FIG. 4 is an alternative embodiment of the invention displayed on individual computers without a need for constant connection to the network by installing Microsoft™ Personal Web Server™ or similar program, individually on each computer. The invention may be alternatively or simultaneously embodied for displaying from public or private computer networks. The choice of preferred network depends on speed and reliability. The extreme of this embodiment would be the exclusive use of PWS (Personal Web Server) or equivalent program running each computer separately.
 1. All respective files with the parts of the composition and appropriate scripts must be downloaded to the individual computers by e-mail request 53 and a download 50. Alternatively, the content could be provided on a CD-ROM. The download might also include instructions how to install and run Microsoft™ Personal Web Server™ or equivalent program that makes the computer operate as its own server.
 2. Each computer's internal clock has to be set to a Remote Time Server 51, e.g. swisstime.ethz.ch, tick.usno.navy.mil or another public Remote Time Server—an Internet service which provides a constantly updated time (in hours, minutes, and seconds). After this, the computers may be disconnected from the network 52 and moved to a desired location for the duration of the performance. By installing and running Microsoft™ Personal Web Server™ or equivalent system at 54, 55 each computer terminal becomes its own server.
 3. Each performer logs on to “localhost” by opening the browser to the same URL address as if connected to the Internet 56, except that the root of the address is changed to “localhost”. For example, http://localhost/weborchestra/weborch.htm instead of normal http://www.weborchestra.com/weborchestra/weborch.htm. This procedure displays the first page of the previously downloaded content, now stored on the local hard drive. The performer then proceeds the same way as described herein when using the Internet/Intranet network.
 The process of the performance and the final result stay the same as if using the Internet network. It allows performers distant from each other to be guided by the computers to produce the totality of the composition. The routine 57 of automatically displaying the parts becomes the same as in FIG.3. This method of utilizing Microsoft™ Personal Web Server™ or equivalent computer program basically enables the performance without constant dependence on the network connection.

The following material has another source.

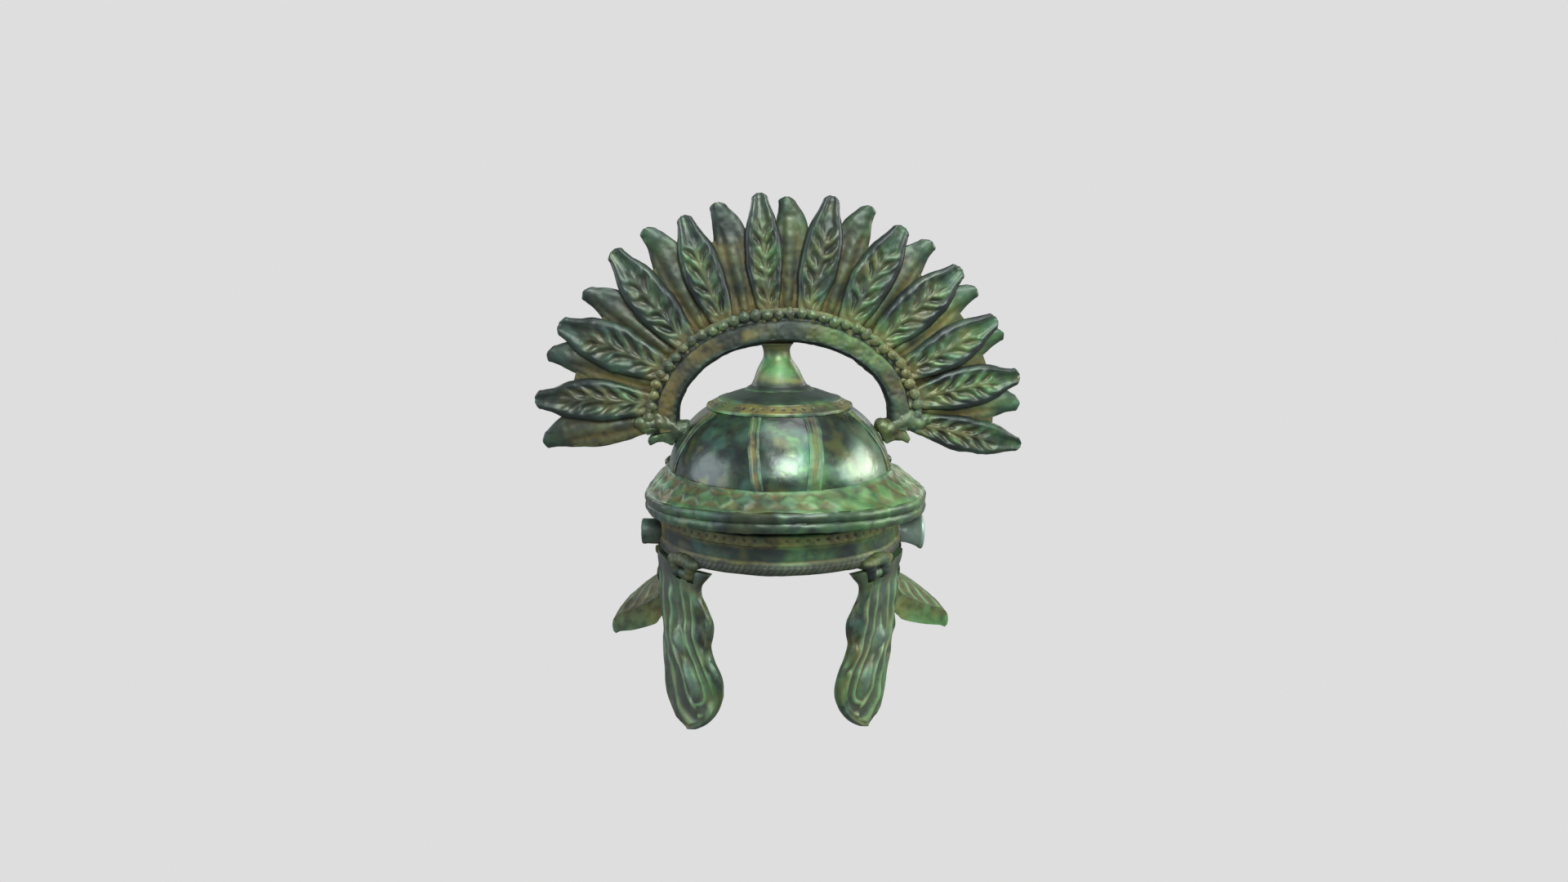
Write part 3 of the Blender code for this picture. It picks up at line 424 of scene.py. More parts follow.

FIG. 5 is a diagram of the content of the composition to be created in the formats suitable for each of the specified instruments and the design of the composition. In order to implement the invention, the following steps are employed to provide content:
 a. Create a composition in a format suitable for this technique 60 and for display within a web page that loads different “sheet music” images or other multimedia formats, at certain times predetermined by the composer;
 b. Divide the material into files specifically associated with a particular performer or group of performers and assign separate passwords 61;
 c. Assign specific timing/cues for each part 62;
 d. Add timed instructions, scripts with timing and display commands 63;
 e. Assign individual passwords to the respective parts 64;
 f. Create an HTML (or equivalent) layout 65;
 g. Upload to a server and distribute passwords 66;
FIG. 6 is an illustration of time sequence design for two instruments using multiple contents 69 from one server to display individually on each of the musicians' computers including additional, optional elements 70.
FIG. 7 is a known browser environment 72 on a client computer. It represents a portion of the “sheet music” display in a browser environment with color notes 73, which are referred to in instructions at the beginning of the performance. For instance, the instructions could direct the musician not to play red color notes or to wait until the musician hears the color marked notes etc. The use of color representation of “sheet music” in this invention enables the parts to be displayed on one of the monitors as several versions with “hidden” cues, instructions, and variations. Also, red/color numbers serving a visual metronome to show the required tempo for a page or other timed animation 71 such as words “PLAY”, “WAIT”, could be included to lead the musician playing this part.
 Having described and illustrated the principles of the invention, it will be recognized that the embodiment can be modified without departing from the basic principles of the invention. This method opens new ways of utilizing computer networks for creating multi-contents events and specifically the music/multimedia performances that could not have existed before.
 The invention will now be described with reference to the preferred embodiment illustrated in the appended drawings, in which:
FIG. 1 is a chart illustrating the overall system and the interrelationship of the various hardware components with multiple terminals displaying a plurality of elements to be performed together.
FIG. 2 is a diagram showing system architecture for display of the “sheet music” and optional inclusion of an accompanying element on a single performer computer terminal.
FIG. 3 is a flow chart illustrating sign on routine.
FIG. 4 is an alternative embodiment of the invention displayed on individual computers without a need for constant connection to the network by using Personal Web Server individually on each computer.
FIG. 5 Diagram of the content of the composition to be created in the formats suitable for each of the specified parts and the design of the composition.
FIG. 6 is an illustration of time sequence design for two instruments.
FIG. 7 is a browser environment on a client computer displaying a sheet music page with animated images and colors providing additional instructions and leading the performer.